*What you need to do:*
Which lines run from the first one up to and including the one with "# centre of"? Print exactly those.

*Supplied data:*
* * * * *

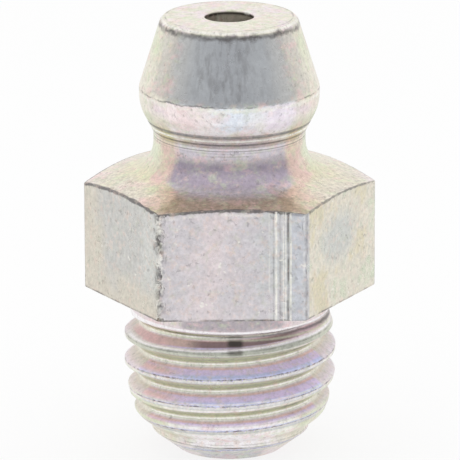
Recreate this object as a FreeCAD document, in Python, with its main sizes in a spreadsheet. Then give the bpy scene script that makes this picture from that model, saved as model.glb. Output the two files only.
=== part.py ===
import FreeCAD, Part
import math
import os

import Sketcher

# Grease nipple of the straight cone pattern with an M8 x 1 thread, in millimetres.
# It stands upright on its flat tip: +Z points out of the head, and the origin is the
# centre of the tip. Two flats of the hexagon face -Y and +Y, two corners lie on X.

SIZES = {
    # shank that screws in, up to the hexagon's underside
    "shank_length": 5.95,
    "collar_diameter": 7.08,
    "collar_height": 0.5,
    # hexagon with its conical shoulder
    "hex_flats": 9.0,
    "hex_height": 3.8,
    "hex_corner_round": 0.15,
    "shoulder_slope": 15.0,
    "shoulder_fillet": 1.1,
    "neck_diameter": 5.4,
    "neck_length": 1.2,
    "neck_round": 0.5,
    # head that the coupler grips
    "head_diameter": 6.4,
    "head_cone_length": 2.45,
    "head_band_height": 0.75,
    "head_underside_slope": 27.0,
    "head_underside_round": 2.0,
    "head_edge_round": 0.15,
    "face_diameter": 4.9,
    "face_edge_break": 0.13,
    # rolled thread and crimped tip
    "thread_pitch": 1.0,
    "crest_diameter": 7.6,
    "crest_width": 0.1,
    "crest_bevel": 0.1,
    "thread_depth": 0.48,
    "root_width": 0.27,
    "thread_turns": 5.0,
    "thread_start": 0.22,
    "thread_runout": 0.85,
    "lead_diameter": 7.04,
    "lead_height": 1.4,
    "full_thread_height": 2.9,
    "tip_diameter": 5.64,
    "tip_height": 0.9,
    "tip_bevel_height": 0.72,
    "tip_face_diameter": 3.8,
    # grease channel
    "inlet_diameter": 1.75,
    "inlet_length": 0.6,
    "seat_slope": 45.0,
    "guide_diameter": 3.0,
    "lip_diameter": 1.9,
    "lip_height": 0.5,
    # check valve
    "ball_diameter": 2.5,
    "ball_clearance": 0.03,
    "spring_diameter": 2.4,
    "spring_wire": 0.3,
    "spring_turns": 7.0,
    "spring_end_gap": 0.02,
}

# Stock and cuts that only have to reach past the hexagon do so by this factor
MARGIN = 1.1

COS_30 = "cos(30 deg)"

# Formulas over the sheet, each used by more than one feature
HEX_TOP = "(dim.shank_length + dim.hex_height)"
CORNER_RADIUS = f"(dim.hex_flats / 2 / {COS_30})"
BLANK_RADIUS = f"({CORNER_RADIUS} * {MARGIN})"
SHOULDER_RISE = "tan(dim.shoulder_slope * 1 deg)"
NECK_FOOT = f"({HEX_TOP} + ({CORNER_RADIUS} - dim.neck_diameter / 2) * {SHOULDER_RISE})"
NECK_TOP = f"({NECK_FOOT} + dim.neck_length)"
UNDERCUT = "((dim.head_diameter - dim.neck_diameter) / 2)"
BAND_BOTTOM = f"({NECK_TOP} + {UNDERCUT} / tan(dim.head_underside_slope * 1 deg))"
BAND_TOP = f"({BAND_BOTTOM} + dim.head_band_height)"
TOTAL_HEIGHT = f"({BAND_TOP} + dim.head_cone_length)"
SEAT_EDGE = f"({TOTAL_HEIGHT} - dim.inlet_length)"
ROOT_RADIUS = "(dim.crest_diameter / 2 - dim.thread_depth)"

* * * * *

*Completed exercise:*
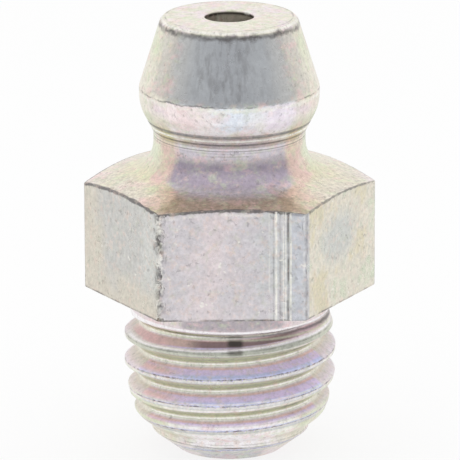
Recreate this object as a FreeCAD document, in Python, with its main sizes in a spreadsheet. Then give the bpy scene script that makes this picture from that model, saved as model.glb. Output the two files only.
=== part.py ===
import FreeCAD, Part
import math
import os

import Sketcher

# Grease nipple of the straight cone pattern with an M8 x 1 thread, in millimetres.
# It stands upright on its flat tip: +Z points out of the head, and the origin is the
# centre of the tip. Two flats of the hexagon face -Y and +Y, two corners lie on X.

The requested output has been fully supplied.